→ **Directive**: Write out every line of the material exactly as it appears.

** Start of Data supplied **

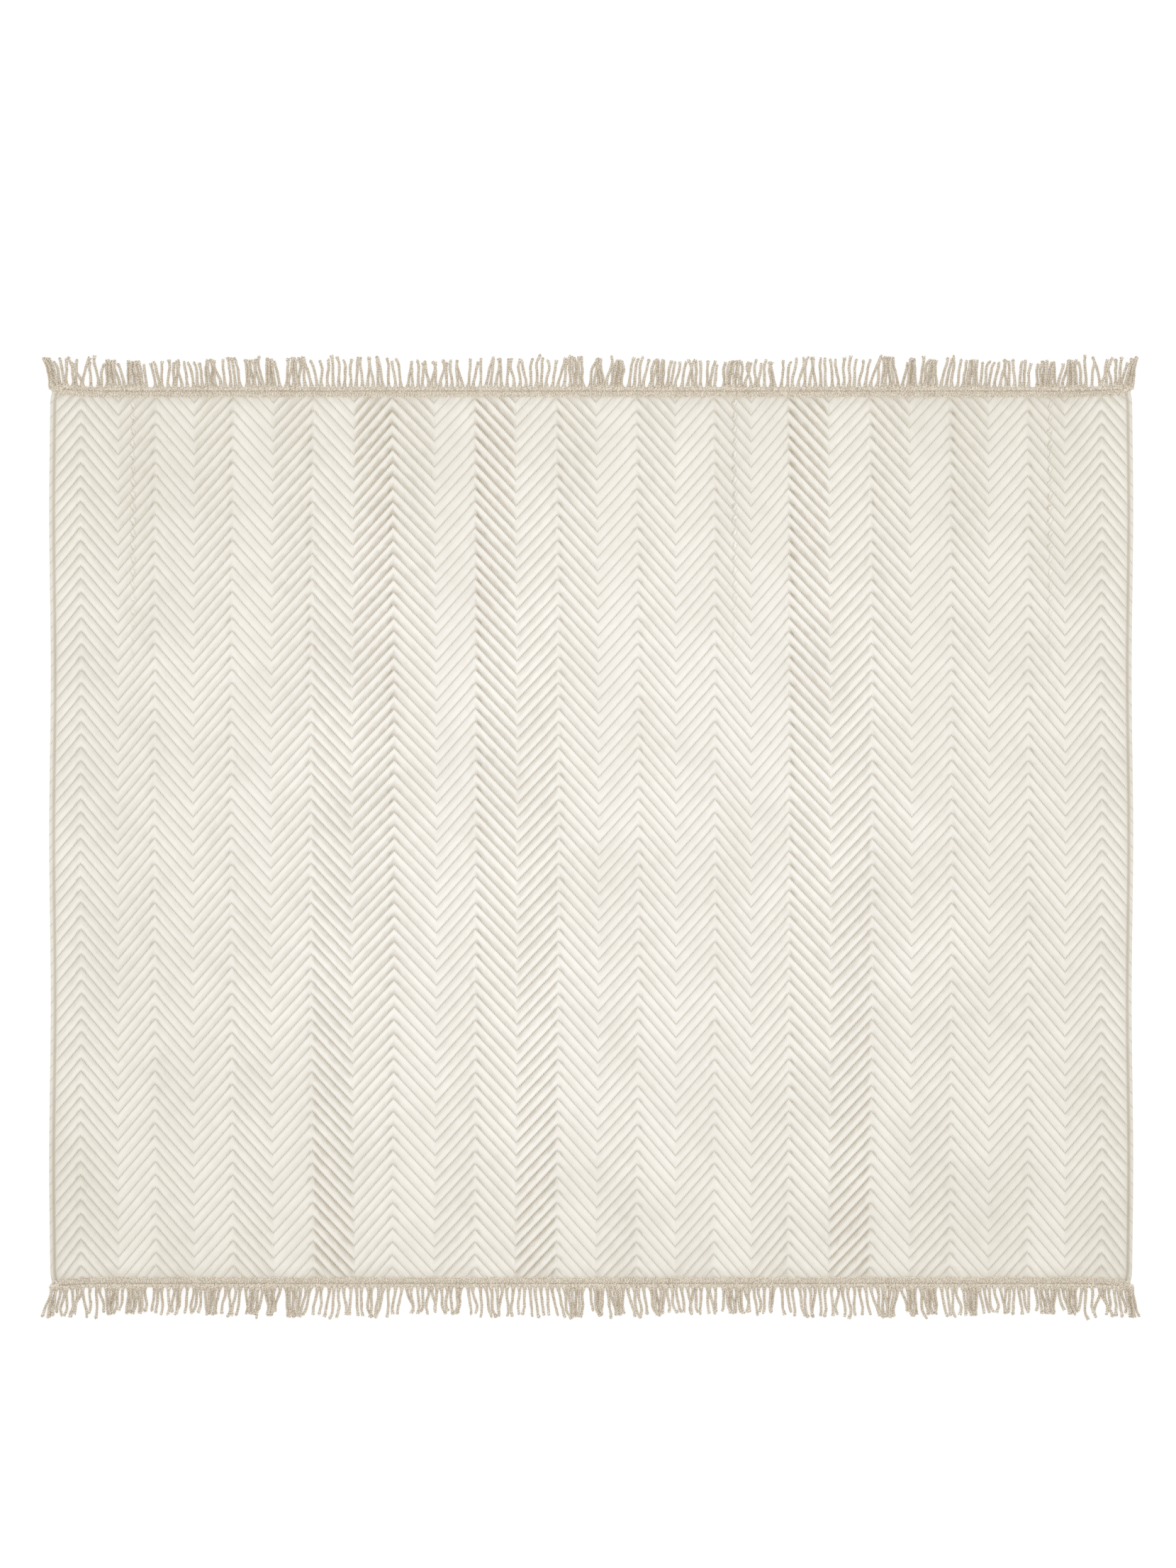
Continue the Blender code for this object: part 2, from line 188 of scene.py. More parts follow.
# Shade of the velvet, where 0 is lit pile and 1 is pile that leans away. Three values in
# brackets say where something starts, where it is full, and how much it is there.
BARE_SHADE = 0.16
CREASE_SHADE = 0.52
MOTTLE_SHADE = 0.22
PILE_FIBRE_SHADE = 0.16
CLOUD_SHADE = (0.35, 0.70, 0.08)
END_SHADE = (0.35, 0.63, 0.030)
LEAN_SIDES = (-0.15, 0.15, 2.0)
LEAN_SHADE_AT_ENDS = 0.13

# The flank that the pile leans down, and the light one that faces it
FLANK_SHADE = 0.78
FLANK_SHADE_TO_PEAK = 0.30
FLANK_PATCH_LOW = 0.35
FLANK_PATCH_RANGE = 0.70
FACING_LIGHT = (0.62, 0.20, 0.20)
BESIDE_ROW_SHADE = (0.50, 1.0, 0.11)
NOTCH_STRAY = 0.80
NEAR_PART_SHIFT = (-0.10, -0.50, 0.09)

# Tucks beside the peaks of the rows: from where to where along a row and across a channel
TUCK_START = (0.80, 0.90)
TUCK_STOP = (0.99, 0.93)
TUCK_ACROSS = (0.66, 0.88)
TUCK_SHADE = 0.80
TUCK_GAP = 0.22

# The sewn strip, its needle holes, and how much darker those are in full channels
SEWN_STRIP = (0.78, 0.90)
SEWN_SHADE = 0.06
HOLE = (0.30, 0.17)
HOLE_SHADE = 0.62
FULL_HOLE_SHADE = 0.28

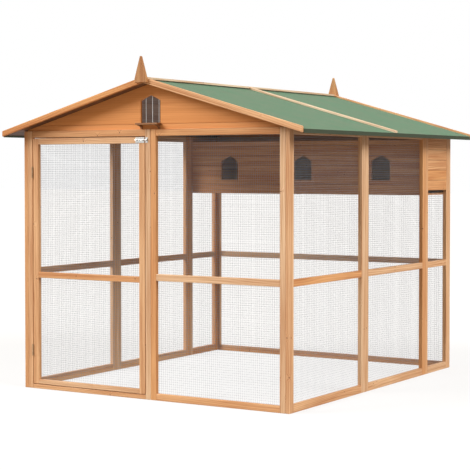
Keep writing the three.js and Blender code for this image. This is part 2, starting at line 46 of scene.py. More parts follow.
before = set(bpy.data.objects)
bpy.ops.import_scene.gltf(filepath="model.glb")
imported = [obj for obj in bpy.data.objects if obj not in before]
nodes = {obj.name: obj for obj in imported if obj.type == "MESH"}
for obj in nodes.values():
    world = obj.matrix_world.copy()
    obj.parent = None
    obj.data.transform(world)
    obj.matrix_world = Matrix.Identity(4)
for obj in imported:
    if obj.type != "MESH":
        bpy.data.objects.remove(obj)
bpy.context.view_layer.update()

** End of Data supplied **

→ **Written answer**:
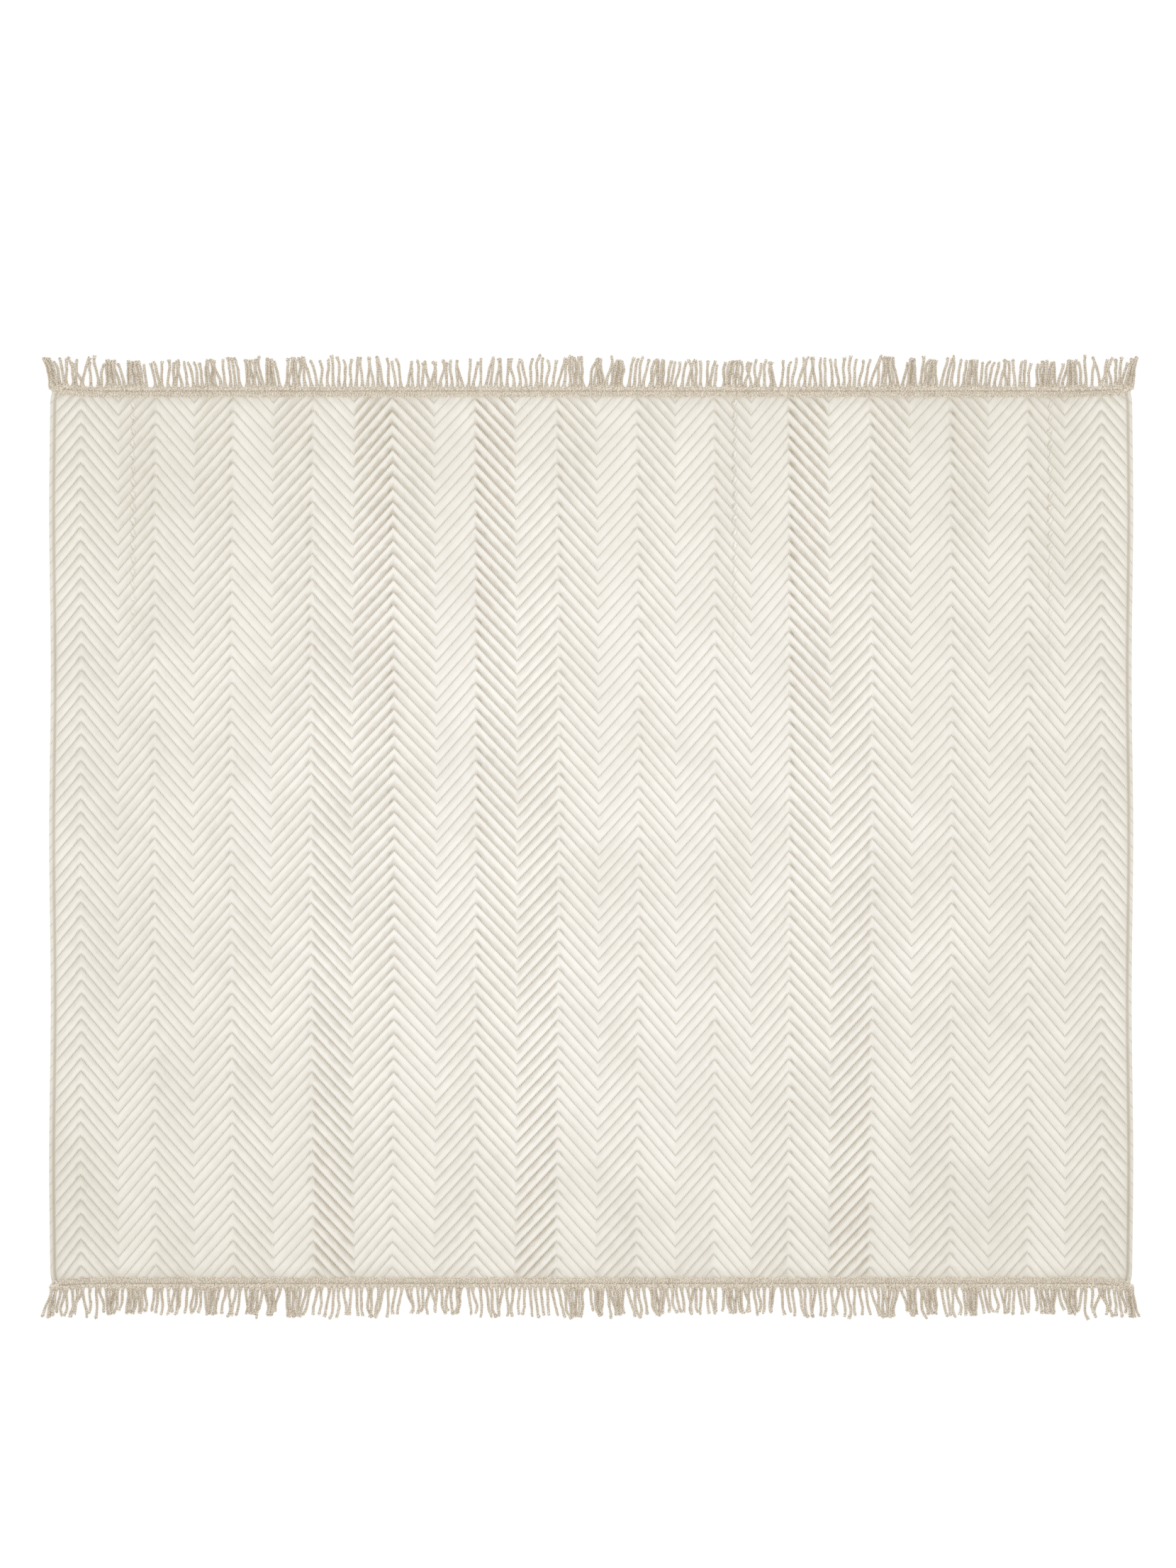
Continue the Blender code for this object: part 2, from line 188 of scene.py. More parts follow.
# Shade of the velvet, where 0 is lit pile and 1 is pile that leans away. Three values in
# brackets say where something starts, where it is full, and how much it is there.
BARE_SHADE = 0.16
CREASE_SHADE = 0.52
MOTTLE_SHADE = 0.22
PILE_FIBRE_SHADE = 0.16
CLOUD_SHADE = (0.35, 0.70, 0.08)
END_SHADE = (0.35, 0.63, 0.030)
LEAN_SIDES = (-0.15, 0.15, 2.0)
LEAN_SHADE_AT_ENDS = 0.13

# The flank that the pile leans down, and the light one that faces it
FLANK_SHADE = 0.78
FLANK_SHADE_TO_PEAK = 0.30
FLANK_PATCH_LOW = 0.35
FLANK_PATCH_RANGE = 0.70
FACING_LIGHT = (0.62, 0.20, 0.20)
BESIDE_ROW_SHADE = (0.50, 1.0, 0.11)
NOTCH_STRAY = 0.80
NEAR_PART_SHIFT = (-0.10, -0.50, 0.09)

# Tucks beside the peaks of the rows: from where to where along a row and across a channel
TUCK_START = (0.80, 0.90)
TUCK_STOP = (0.99, 0.93)
TUCK_ACROSS = (0.66, 0.88)
TUCK_SHADE = 0.80
TUCK_GAP = 0.22

# The sewn strip, its needle holes, and how much darker those are in full channels
SEWN_STRIP = (0.78, 0.90)
SEWN_SHADE = 0.06
HOLE = (0.30, 0.17)
HOLE_SHADE = 0.62
FULL_HOLE_SHADE = 0.28

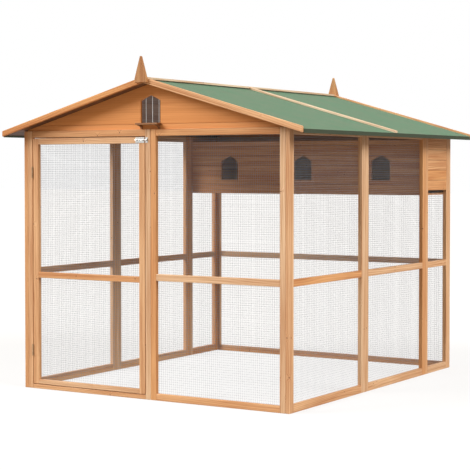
Keep writing the three.js and Blender code for this image. This is part 2, starting at line 46 of scene.py. More parts follow.
before = set(bpy.data.objects)
bpy.ops.import_scene.gltf(filepath="model.glb")
imported = [obj for obj in bpy.data.objects if obj not in before]
nodes = {obj.name: obj for obj in imported if obj.type == "MESH"}
for obj in nodes.values():
    world = obj.matrix_world.copy()
    obj.parent = None
    obj.data.transform(world)
    obj.matrix_world = Matrix.Identity(4)
for obj in imported:
    if obj.type != "MESH":
        bpy.data.objects.remove(obj)
bpy.context.view_layer.update()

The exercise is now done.